The Yoshida dormitory (吉田寮, Yoshidaryō) is a student dormitory on the Yoshida Campus of Kyoto University. Built in 1913, it is the oldest student dormitory in Japan. Its associated dining hall, built in 1889, is the oldest structure on any Kyoto University campus.

== History ==
The community agreed to create the dormitory with the student body taking administrative responsibility, but starting in the early 1970s both the Ministry of Education and the university leadership attempted to shut down dorms, including Yoshida, that they identified as "hotbeds for various kinds of conflict." Residents of Yoshida consistently resisted these efforts, including refusing to leave the dorm when, in 1986, the university announced a deadline for demolishing the dormitory. In June 2009 Kyoto University authorities proposed a plan for the partial demolition of the old dormitory to increase on-campus living capacity, but after an informal debate was held between university authorities and the community, the proposal failed to achieve support from dormitory residents.

== Festival ==
The Yoshida Dormitory Festival is one of the largest of the many events at Kyoto University.
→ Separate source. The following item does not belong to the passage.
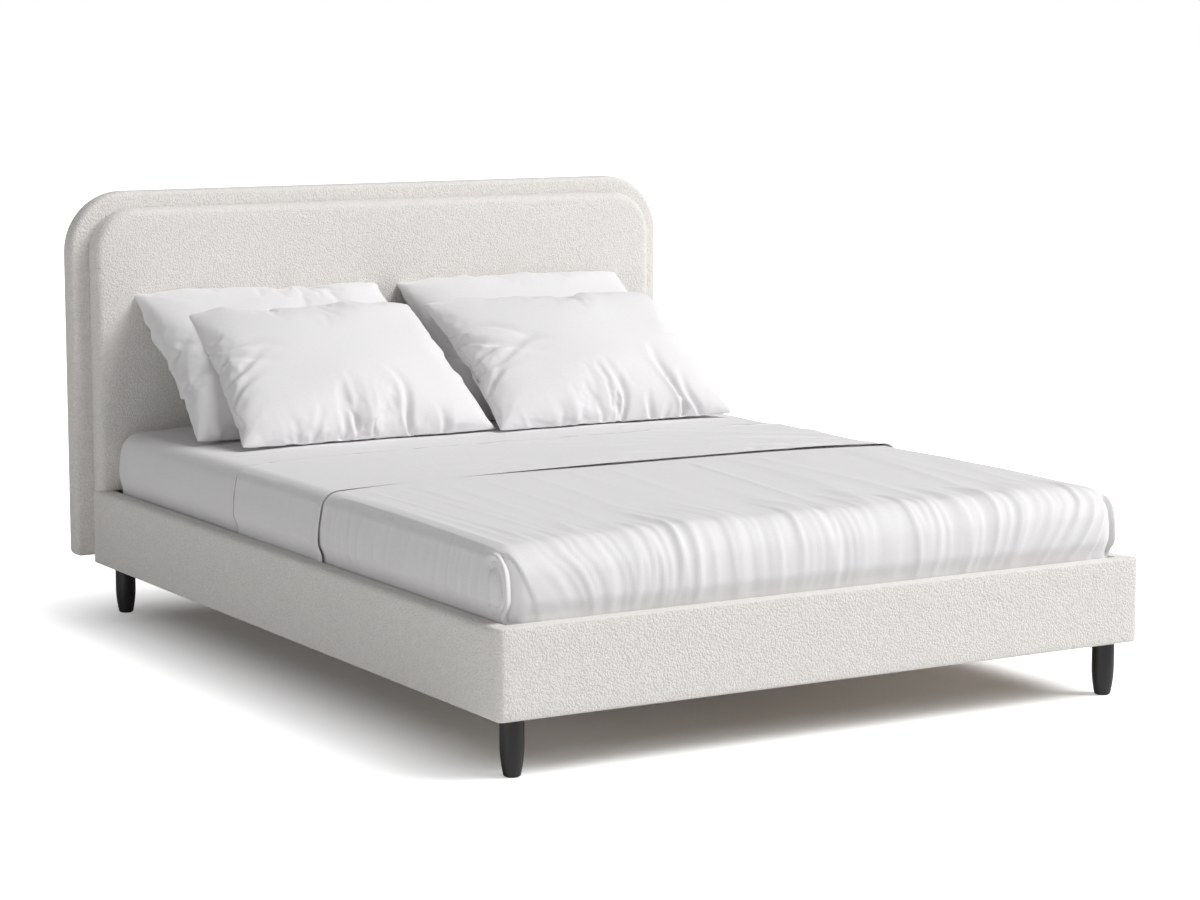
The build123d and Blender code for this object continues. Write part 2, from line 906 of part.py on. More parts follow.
pillows = {
    "rear_left_pillow": {
        "x": -367.0,
        "from_panel": 396.0,
        "height": 505.0,
        "lean": 39.2,
        "front_swell": 32.0,
        "back_swell": 70.0,
    },
    "rear_right_pillow": {
        "x": 383.0,
        "from_panel": 396.0,
        "height": 505.0,
        "lean": 39.2,
        "front_swell": 32.0,
        "back_swell": 70.0,
    },
    "front_left_pillow": {
        "x": -326.0,
        "from_panel": 555.0,
        "height": 495.0,
        "lean": 33.7,
        "front_swell": 62.0,
        "back_swell": 32.0,
    },
    "front_right_pillow": {
        "x": 367.0,
        "from_panel": 585.0,
        "height": 495.0,
        "lean": 33.7,
        "front_swell": 62.0,
        "back_swell": 32.0,
    },
}
for name, pillow in pillows.items():
    with BuildPart() as pillowcase:
        add(pillow_shape(pillow, 0, 0))
        add(pillow_shape(pillow, pillow_seam, sheet), mode=Mode.SUBTRACT)
    save(pillowcase.part, f"{name}case")
    filling = pillow_shape(pillow, pillow_seam + pillow_filling_gap, sheet + sheet_clearance)
    save(filling, f"{name}_filling")
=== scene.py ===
import json
import math

import bmesh
import bpy
import numpy as np
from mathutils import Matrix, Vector, noise


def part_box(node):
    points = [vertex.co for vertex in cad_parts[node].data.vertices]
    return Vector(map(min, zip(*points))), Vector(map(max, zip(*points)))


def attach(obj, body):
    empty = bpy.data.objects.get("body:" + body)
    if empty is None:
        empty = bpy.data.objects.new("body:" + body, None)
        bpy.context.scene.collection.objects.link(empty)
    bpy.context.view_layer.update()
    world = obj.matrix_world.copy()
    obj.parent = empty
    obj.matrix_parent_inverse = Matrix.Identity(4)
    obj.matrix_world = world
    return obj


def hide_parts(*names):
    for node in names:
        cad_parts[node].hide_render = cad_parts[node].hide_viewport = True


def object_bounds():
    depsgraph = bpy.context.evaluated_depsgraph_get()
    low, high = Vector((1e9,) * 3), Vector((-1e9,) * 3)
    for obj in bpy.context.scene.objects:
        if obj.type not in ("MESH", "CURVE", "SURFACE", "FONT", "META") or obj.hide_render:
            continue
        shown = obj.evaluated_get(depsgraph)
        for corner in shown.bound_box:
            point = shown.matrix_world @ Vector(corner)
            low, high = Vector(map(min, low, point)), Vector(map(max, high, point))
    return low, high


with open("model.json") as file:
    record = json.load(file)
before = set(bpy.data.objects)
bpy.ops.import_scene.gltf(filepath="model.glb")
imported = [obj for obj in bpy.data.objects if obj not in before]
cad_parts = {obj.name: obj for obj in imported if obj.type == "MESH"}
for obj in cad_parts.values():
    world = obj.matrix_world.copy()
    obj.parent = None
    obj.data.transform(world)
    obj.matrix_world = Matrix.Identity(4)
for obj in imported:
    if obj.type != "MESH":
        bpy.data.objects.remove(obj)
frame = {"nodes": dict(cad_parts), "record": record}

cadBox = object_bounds()
cadNodes = frame["nodes"]
print("frame loaded:", len(cadNodes), "nodes")


def startGroup(name, numbers, vectors, outputs):
    group = bpy.data.node_groups.new(name, "ShaderNodeTree")
    for label, value in vectors.items():
        socket = group.interface.new_socket(label, in_out="INPUT", socket_type="NodeSocketVector")
        socket.default_value = value
    for label, value in numbers.items():
        socket = group.interface.new_socket(label, in_out="INPUT", socket_type="NodeSocketFloat")
        socket.default_value = value
    for label in outputs:
        group.interface.new_socket(label, in_out="OUTPUT", socket_type="NodeSocketFloat")
    return group, group.nodes.new("NodeGroupInput"), group.nodes.new("NodeGroupOutput")


def addNode(tree, kind, settings=None, **inputs):
    node = tree.nodes.new(kind)
    for label, value in (settings or {}).items():
        setattr(node, label, value)
    for label, value in inputs.items():
        socket = node.inputs[int(label[1:])] if label[1:].isdigit() else node.inputs[label.replace("_", " ")]
        if isinstance(value, bpy.types.NodeSocket):
            tree.links.new(value, socket)
        else:
            socket.default_value = value
    return node


def mathNode(tree, operation, *values):
    inputs = {f"i{index}": value for index, value in enumerate(values)}
    return addNode(tree, "ShaderNodeMath", {"operation": operation}, **inputs).outputs[0]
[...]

It is held in May every year and is open to external participants. Among its events are the Kamogawa Race, in which participants run from Sanzyō Big Bridge to Demachiyanagi via Kamo River, preceded by a costume party and river swim.

== Rooms ==
The Yoshida dormitory consists of 120 Japanese-style rooms and has a kitchen, showers, bathrooms, laundry rooms, common rooms, and a vegetable garden.